I'm trying to train Object Detection model with gcloud ml-engine,reference to the official documents https://github.com/tensorflow/models/blob/master/research/object_detection/g3doc/running_on_cloud.md,and set runtime-version=1.4,and reference this issue https://github.com/tensorflow/models/issues/2739 to modify the setup.py , but have the error:
worker-replica-3 2018-01-09 06:32:39.416080: I tensorflow/core/platform/cpu_feature_guard.cc:137] Your CPU supports instructions that this TensorFlow binary was not compiled to use: SSE4.1 SSE4.2 AVX
ker-replica-3 grpc epoll fd: 3
{
insertId: "1fwigqcg5k37j2o"
jsonPayload: {
created: 1515479559.41658
levelname: "ERROR"
lineno: 1051
message: " grpc epoll fd: 3"
pathname: "ev_epoll1_linux.c"
thread: 917
}
The last error message is:
The replica master 0 ran out-of-memory and exited with a non-zero status of 247.

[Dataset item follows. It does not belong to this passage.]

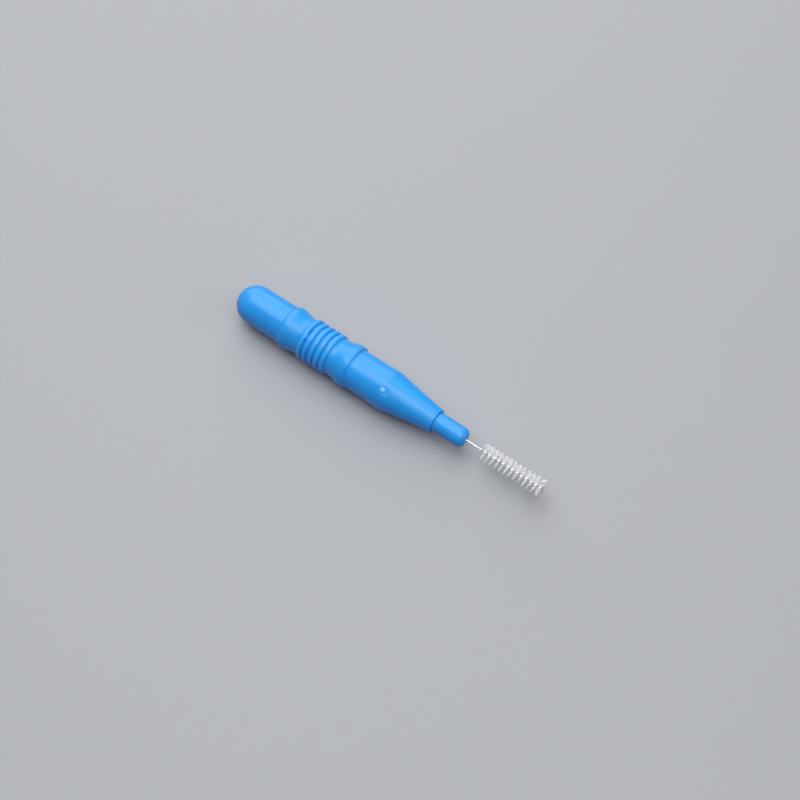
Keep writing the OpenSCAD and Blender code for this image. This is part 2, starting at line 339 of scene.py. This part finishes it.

I start the training job on Cloud ML Engine using the following command:
gcloud ml-engine jobs submit training object_detection_training_date +%s \
--job-dir=gs://mybucket/train \
--packages dist/object_detection-0.1.tar.gz,slim/dist/slim-0.1.tar.gz \
--module-name object_detection.train \
--region asia-east1 \
--config object_detection/samples/cloud/cloud.yml \
-- \
--train_dir=gs://mybucket/train \
--pipeline_config_path=gs://mybucket/data/ssd_mobilenet_v1_coco.config \
--runtime-version 1.4